The first meeting started with a Mural board and a question: What do you want to talk about?

Topics came fast. Stakeholder management. Writing better user stories. Facilitating effective retrospectives. Navigating change management in risk-averse organizations. Managing distributed teams. Scaling agile practices across programs.

The group clustered topics into five themes:

  • Agile Foundations & Fundamentals
  • Team Dynamics & Leadership
  • Agile In Real Life
  • Growth, Branding & Career Paths
  • Scaling & Systems

These themes now structure the center’s learning roadmap.

Identifying topics was only part of it. The group also needed lightweight ways to collaborate without creating bureaucracy.

The topic sign-up process is a shared spreadsheet. Anyone can see what's scheduled, what's open, and claim a topic they want to facilitate or co-facilitate. No approval process, no gatekeepers.

Facilitators get a template, not a script. The goal isn't to be the sage on the stage delivering a lecture. It's to be the guide on the side, creating space for the participants' collective expertise to emerge.

Some sessions are recorded, particularly presentations and panels like the recent 'Certifications that Matter' discussion. Other topics, particularly those where vulnerability and honest sharing matter most, stay unrecorded to protect the space for real conversation.

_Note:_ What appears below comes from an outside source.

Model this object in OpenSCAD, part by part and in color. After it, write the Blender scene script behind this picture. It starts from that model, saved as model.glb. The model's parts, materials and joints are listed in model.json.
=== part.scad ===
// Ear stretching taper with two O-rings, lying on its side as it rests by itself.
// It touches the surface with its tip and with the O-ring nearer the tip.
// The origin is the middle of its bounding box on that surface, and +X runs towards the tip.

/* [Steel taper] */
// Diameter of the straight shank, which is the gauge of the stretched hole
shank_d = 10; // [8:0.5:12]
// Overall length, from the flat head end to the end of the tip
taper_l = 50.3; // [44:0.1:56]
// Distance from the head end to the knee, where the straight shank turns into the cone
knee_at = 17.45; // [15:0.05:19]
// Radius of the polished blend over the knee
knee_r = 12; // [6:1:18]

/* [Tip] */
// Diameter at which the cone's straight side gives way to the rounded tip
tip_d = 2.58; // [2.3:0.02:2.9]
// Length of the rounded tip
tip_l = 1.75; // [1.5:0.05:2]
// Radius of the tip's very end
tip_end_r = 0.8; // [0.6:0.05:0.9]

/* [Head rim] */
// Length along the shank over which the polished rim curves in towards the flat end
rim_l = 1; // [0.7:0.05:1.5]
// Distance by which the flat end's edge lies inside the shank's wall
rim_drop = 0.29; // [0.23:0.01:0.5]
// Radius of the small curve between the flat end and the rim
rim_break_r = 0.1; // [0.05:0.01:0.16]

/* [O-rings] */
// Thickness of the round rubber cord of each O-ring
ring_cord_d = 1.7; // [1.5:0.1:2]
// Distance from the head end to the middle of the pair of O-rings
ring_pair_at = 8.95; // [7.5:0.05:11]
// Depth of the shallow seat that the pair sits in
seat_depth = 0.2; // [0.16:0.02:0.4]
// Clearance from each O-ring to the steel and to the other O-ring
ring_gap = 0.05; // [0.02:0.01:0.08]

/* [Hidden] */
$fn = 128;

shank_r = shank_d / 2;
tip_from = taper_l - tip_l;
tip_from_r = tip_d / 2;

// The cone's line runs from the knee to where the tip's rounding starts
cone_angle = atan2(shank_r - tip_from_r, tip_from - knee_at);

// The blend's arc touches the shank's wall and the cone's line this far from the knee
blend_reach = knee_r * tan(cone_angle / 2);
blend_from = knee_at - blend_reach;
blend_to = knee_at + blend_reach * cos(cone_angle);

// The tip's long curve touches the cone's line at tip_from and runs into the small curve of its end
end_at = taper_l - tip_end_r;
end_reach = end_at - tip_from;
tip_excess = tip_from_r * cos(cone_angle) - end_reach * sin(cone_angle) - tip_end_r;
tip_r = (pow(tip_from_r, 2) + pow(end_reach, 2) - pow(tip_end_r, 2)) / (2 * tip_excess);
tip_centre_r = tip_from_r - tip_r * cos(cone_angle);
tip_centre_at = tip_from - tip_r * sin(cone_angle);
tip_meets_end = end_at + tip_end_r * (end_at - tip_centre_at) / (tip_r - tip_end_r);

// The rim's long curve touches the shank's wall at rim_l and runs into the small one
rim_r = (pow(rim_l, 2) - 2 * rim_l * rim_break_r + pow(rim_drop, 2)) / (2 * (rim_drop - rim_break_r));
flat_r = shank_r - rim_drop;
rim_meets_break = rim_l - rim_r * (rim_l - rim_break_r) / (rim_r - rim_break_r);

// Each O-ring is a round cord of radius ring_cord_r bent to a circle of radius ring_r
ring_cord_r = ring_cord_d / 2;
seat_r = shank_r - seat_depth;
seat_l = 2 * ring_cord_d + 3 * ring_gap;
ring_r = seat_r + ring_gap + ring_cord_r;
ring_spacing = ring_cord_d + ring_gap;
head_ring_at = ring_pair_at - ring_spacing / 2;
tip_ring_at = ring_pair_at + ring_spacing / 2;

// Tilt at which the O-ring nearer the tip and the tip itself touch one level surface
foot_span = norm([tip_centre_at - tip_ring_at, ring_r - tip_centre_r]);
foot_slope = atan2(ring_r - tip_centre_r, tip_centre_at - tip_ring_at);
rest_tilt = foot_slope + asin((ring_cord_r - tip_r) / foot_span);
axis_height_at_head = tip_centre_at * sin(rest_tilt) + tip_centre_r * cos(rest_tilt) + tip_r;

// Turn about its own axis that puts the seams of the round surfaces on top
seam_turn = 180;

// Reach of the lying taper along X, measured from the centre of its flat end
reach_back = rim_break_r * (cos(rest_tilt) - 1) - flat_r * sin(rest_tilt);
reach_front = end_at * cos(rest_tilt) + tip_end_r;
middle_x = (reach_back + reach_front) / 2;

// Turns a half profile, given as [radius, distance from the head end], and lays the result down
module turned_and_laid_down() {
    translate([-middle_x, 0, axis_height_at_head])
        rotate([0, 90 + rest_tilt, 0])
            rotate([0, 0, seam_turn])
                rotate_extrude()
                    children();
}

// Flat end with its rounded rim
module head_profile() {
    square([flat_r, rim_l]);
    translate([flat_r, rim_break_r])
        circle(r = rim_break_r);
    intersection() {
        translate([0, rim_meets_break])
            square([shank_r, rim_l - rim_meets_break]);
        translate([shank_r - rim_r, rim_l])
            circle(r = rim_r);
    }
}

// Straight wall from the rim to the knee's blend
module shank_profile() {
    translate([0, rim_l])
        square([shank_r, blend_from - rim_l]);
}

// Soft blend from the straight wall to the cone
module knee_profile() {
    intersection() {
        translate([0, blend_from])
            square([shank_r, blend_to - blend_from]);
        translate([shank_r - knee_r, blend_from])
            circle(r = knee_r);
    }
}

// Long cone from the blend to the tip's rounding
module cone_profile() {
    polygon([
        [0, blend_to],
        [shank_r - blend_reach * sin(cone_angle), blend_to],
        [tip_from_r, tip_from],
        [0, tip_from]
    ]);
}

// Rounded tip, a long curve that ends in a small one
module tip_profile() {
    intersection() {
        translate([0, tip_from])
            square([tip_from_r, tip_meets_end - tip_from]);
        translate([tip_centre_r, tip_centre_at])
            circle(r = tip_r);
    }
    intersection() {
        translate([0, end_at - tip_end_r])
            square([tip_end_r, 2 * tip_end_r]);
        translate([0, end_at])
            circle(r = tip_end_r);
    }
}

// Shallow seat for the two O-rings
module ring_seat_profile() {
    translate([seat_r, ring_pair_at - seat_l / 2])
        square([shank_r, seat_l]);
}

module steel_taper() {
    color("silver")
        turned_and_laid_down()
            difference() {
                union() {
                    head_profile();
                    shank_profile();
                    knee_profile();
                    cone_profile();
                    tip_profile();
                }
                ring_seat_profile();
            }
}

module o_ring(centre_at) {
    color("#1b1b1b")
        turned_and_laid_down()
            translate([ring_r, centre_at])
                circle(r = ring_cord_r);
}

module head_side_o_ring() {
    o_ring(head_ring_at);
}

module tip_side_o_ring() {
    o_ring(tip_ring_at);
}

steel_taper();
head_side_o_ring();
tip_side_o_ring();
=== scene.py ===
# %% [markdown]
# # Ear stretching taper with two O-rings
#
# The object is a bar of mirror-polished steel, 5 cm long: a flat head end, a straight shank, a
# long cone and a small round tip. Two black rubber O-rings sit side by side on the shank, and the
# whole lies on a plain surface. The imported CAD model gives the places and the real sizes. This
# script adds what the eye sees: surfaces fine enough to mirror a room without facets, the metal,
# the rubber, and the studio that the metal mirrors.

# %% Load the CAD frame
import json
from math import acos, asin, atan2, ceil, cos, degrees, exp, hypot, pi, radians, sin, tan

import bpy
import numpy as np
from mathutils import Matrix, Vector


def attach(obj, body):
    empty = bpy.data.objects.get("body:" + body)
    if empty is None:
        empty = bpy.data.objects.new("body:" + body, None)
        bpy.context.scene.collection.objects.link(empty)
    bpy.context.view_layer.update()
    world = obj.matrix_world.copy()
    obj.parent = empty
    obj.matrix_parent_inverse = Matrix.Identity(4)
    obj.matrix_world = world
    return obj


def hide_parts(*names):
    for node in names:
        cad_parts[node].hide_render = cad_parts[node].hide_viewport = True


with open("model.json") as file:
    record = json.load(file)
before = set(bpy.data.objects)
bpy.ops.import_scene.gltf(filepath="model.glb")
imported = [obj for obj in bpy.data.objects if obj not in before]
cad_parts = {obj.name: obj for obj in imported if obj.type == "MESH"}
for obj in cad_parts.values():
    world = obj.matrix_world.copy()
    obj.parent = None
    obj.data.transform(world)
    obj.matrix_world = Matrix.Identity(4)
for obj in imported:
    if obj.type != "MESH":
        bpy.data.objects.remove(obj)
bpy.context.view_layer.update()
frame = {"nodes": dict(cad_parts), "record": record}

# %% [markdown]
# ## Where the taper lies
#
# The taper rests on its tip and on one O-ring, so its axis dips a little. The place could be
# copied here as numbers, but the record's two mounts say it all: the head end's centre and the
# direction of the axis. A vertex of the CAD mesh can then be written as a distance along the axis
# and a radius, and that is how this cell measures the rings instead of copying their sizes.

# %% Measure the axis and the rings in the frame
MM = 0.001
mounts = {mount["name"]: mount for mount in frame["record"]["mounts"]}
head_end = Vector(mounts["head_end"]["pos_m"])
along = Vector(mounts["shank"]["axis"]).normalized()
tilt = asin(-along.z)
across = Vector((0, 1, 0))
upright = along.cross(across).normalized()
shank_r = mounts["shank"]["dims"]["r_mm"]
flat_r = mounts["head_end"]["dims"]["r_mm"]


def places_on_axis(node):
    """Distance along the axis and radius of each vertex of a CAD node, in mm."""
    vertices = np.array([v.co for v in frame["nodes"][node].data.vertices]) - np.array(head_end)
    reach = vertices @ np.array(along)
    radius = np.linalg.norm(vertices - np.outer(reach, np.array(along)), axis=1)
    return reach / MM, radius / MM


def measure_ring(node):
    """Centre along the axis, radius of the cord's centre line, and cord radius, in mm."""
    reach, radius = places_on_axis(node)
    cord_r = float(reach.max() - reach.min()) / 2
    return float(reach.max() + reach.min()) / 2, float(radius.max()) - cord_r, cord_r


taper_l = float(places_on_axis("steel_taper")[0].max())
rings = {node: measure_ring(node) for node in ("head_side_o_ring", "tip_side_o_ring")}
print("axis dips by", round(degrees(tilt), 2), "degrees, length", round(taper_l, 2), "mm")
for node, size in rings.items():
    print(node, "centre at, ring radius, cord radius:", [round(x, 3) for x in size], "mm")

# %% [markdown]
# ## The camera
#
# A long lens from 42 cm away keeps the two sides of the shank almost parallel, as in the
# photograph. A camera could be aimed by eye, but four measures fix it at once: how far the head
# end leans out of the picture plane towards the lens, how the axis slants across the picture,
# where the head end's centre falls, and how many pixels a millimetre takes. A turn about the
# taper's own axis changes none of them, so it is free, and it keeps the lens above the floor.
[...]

The charter and resources live in BookStack, CTG's internal wiki. A Slack channel enables asynchronous questions, resource sharing, and ongoing conversation between monthly sessions.

All of it supports rather than controls. The infrastructure makes collaboration easier without prescribing how it happens.

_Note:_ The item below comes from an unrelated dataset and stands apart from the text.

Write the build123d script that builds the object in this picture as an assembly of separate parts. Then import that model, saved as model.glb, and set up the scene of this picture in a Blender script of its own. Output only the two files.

The philosophy is simple: The Agile Center of Excellence isn't a committee that dictates agile practice. It's a community that shares, learns, and evolves together.

What We're Learning

In February 2026, the team gathered for an in-person retrospective. The question on the table: what have we actually uncovered, and where do we dig next?

What emerged was a treasure map of what's working, what's hard, and what's on the horizon.

What's Working:

  • The self-organizing model holds up. When people can claim topics, co-facilitate sessions, and shape the agenda, they show up differently. The center has owned its direction since day one, and that ownership is paying off. Sessions happen because practitioners raise their hands, not because leadership assigns them.
  • Making space for real conversation. The decision to keep some sessions unrecorded has mattered. When topics get into difficult territory, whether that's navigating complex client dynamics or working through hard questions about the current environment, people need to know the room is safe. That psychological safety is producing the kind of honest exchange that templates can't replicate.
  • Cross-project learning is actually happening. Teams that don’t frequently interact are now swapping lessons. One project's approach to a ceremony becomes another project's experiment. A question one practitioner is wrestling with surfaces a solution someone else already found. The asynchronous channel keeps that conversation alive between monthly sessions.

Where We're Pushing:

  • Stepping away from the project hustle. The most consistent tension is finding capacity to participate when projects are full-speed. The center is exploring whether light pre-work, like a short read or a single reflection prompt before each session, could help people arrive more present without adding burden.
  • Moving from output to outcome. Story points get hit. But do they measure what matters? The group is wrestling with a real federal consulting tension: velocity is tracked, but value is harder to see. There's growing interest in outcome-based thinking and whether it can help teams stay focused on the why behind the work.
  • Building consistent practices across varied engagements. Not every project runs the same way. Agile in a risk-averse federal environment looks different than the textbook version, and not always in ways that are documented or shared. The center is identifying where shared standards could reduce reinvention without squashing the context-specific judgment that good practitioners bring.
  • Agentic AI. The conversation has shifted from "AI as a tool" to "AI as a team member," and practitioners are starting to think about what that means for how ceremonies run, how prompts get refined, and how backlog and story work evolves. The community is already experimenting here.
  • The Value Stream Management and AI Governance intersection. Organizations want to move fast without breaking things or the budget. For federal consulting, where governance and compliance are non-negotiable, this intersection isn't just a LinkedIn trend. It's a real client conversation waiting to happen.
  • Outcome-based delivery. OKRs and outcome-focused metrics are gaining traction as teams push back against velocity as the only measure of success. The question isn't just whether we shipped. It's whether we moved the metric that actually mattered. Surfacing practical starting points for this kind of thinking is exactly what the center exists to do.

The Path Forward

The February session surfaced a theme the center keeps returning to: how do we move from conversation to action, hold each other accountable, and make our best practices repeatable across contracts? 

The next leg is closing that loop: turning the specific gaps that surfaced in February, from data visualization to negotiating sprint goals to understanding federal roles and responsibilities, into resources that actually travel across contracts.

Continuous improvement has always been a team sport.